Postby shbzz7 » Mon May 27, 2013 7:13 pm

The Rob-N-Sons <---- Ha too easy! :-)
http://www.northjersey.com/news/crime_c ... turns.html


Sons of Sugarhill Records founders are spared prison terms for failing to file tax returns

THURSDAY, MAY 23, 2013

BY PETER J. SAMPSON
STAFF WRITER

THE RECORD


Two sons of the founders of Sugar Hill Records, the pioneering Englewood rap music label, were spared prison terms on Thursday for failing to file federal income tax returns during a period in which they and a third brother owed nearly $1.3 million to Uncle Sam.

Rejecting a government request for incarceration, U.S. Magistrate Judge Mark Falk sentenced Joseph Robinson Jr., 51, of Tenafly and Leland Robinson, 47, of Englewood to three years of probation.
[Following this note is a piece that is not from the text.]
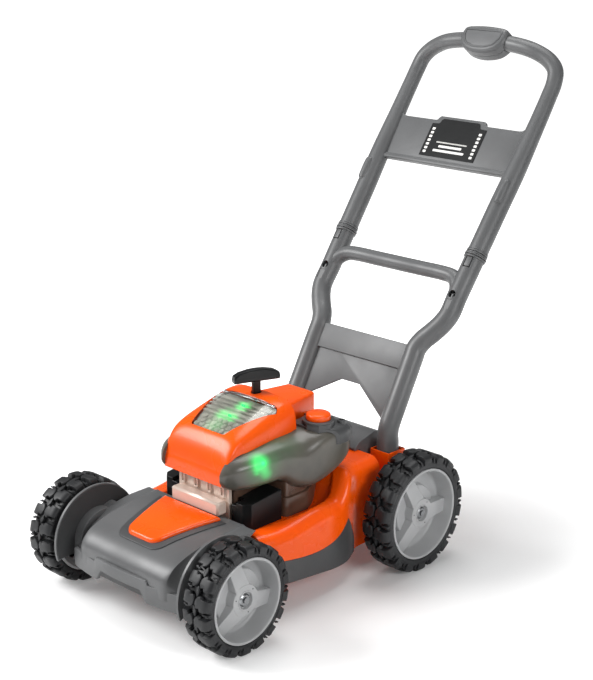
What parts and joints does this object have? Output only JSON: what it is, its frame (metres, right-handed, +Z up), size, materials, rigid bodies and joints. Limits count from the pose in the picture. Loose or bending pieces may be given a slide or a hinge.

He said they must each perform 400 hours of community service and serve three months of home confinement.

Citing their long history of charitable work and contributions and a lack of prior criminal records, the judge granted them variances from sentencing guidelines that called for prison terms of 18 months to two years.

He also imposed fines of $8,000 on Leland Robinson and $16,000 on his older brother.

A third brother, Rhondo Robinson , 42, of Englewood, faces sentencing at a later date.

Charged with ignoring their tax filing obligations for 2005 through 2008, the three brothers each pleaded guilty in March 2012 to two misdemeanor counts of failing to file returns for only two of those years.

During the time covered in their guilty pleas, Joseph, Leland and Rhondo Robinson had income of $577,000, $580,000 and $792,000, respectively, authorities said.

The money came from royalties from Sugar Hill Records, the music label that their parents, Joseph and Sylvia Robinson, founded in Englewood in 1979. They also received funds as copyright administrators for various recording artists.

Assistant U.S. Attorney Joseph Mack urged the judge to impose a prison term, arguing that incarceration was necessary to send a message that tax cheats will not go unpunished.

Until Joseph Robinson was “chased down” by the Internal Revenue Service, he had never filed a tax return in his life, Mack said. Leland Robinson had filed only five times, he said.